Productive investment from abroad, already slowing down after two years of healthy growth, is threatened by high interest rates because these long-term investors seek prospering markets, while the Reserve Bank’s tight monetarist policies are geared to attract short-term foreign capital.
In the halls of high power – the government, the Reserve Bank and the stock exchange – the dons are talking up the currency. Most predict an economic upturn by the end of the year, with a corresponding fall in rates.
But predictions like these are proving little more reliable than a gypsy fortune- teller at the side of the road. If their crystal-ball gazing had proved correct, South Africa would by now have had hundreds of thousands of jobs, far lower interest rates and significant economic growth.

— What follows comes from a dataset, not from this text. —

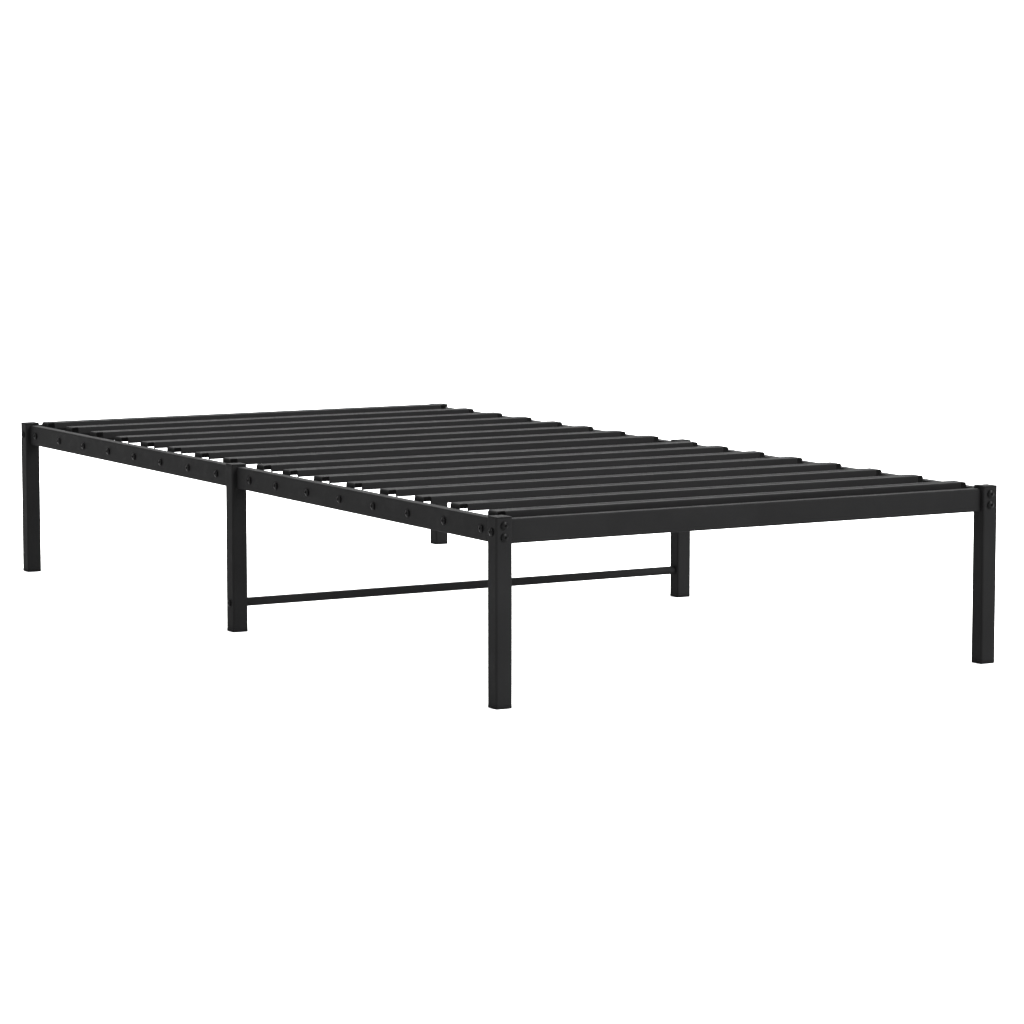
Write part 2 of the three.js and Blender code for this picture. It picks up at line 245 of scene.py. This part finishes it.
# %% Mottle and grain groups
mottle_group, source, sink = effect_group(
    "mottle",
    {"Vector": ("NodeSocketVector", None), "Patches per metre": ("NodeSocketFloat", 7.0)},
    {"Drift": "NodeSocketFloat", "Smudge": "NodeSocketFloat"},
)
slow = noise(mottle_group, source.outputs["Vector"], source.outputs["Patches per metre"], 3)
finer = sum_of(mottle_group, source.outputs["Patches per metre"], 5.5, "MULTIPLY")
quick_drift = noise(mottle_group, source.outputs["Vector"], finer, 5, 0.62)
mottle_group.links.new(ramp(mottle_group, slow, 0.3, 0.7), sink.inputs["Drift"])
mottle_group.links.new(ramp(mottle_group, quick_drift, 0.5, 0.72), sink.inputs["Smudge"])

grain_group, source, sink = effect_group(
    "grain",
    {"Vector": ("NodeSocketVector", None), "Grains per metre": ("NodeSocketFloat", 900.0)},
    {"Height": "NodeSocketFloat", "Pits": "NodeSocketFloat"},
)
grains_per_metre = source.outputs["Grains per metre"]
orange_peel = noise(grain_group, source.outputs["Vector"], grains_per_metre, 2, 0.45)
coarser = sum_of(grain_group, grains_per_metre, 0.35, "MULTIPLY")
waves = noise(grain_group, source.outputs["Vector"], coarser, 1)
skin = sum_of(grain_group, sum_of(grain_group, waves, 0.6, "MULTIPLY"), orange_peel)
grain_group.links.new(skin, sink.inputs["Height"])
grain_group.links.new(ramp(grain_group, orange_peel, 0.66, 0.76), sink.inputs["Pits"])

print("groups", mottle_group.name, "and", grain_group.name)

# %% [markdown]
# ### Edge
# Wear along edges could be a painted mask too. The Bevel node finds the corners by itself, on
# any mesh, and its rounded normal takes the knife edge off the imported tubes.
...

Put this to them and the answer is either “take the pain” or “wag ‘n bietjie, alles sal regkom [wait a bit, everything will be all right]”.
Those taking the pain are not the elite like Stals and Minister of Finance Trevor Manuel.
The job queues are snaking, soup kitchens are running dry, the shadow economy of crime is growing and the repo men are busy.
If defaulting creditors cannot pay their debts, Koopman’s assistants arrive in a bakkie to remove their goods. “I don’t touch beds, robes, kitchen tables or stoves. Otherwise, how will people eat?” says Koopman.
But everything else goes – fridges, television sets, videos and “the things people can do without”.
The repossessed goods are taken to a huge warehouse on the outskirts of Johannesburg, where the well-used fridges and hi-fis with finger smudges on the volume buttons are the headstones in a graveyard of dreams and aspirations.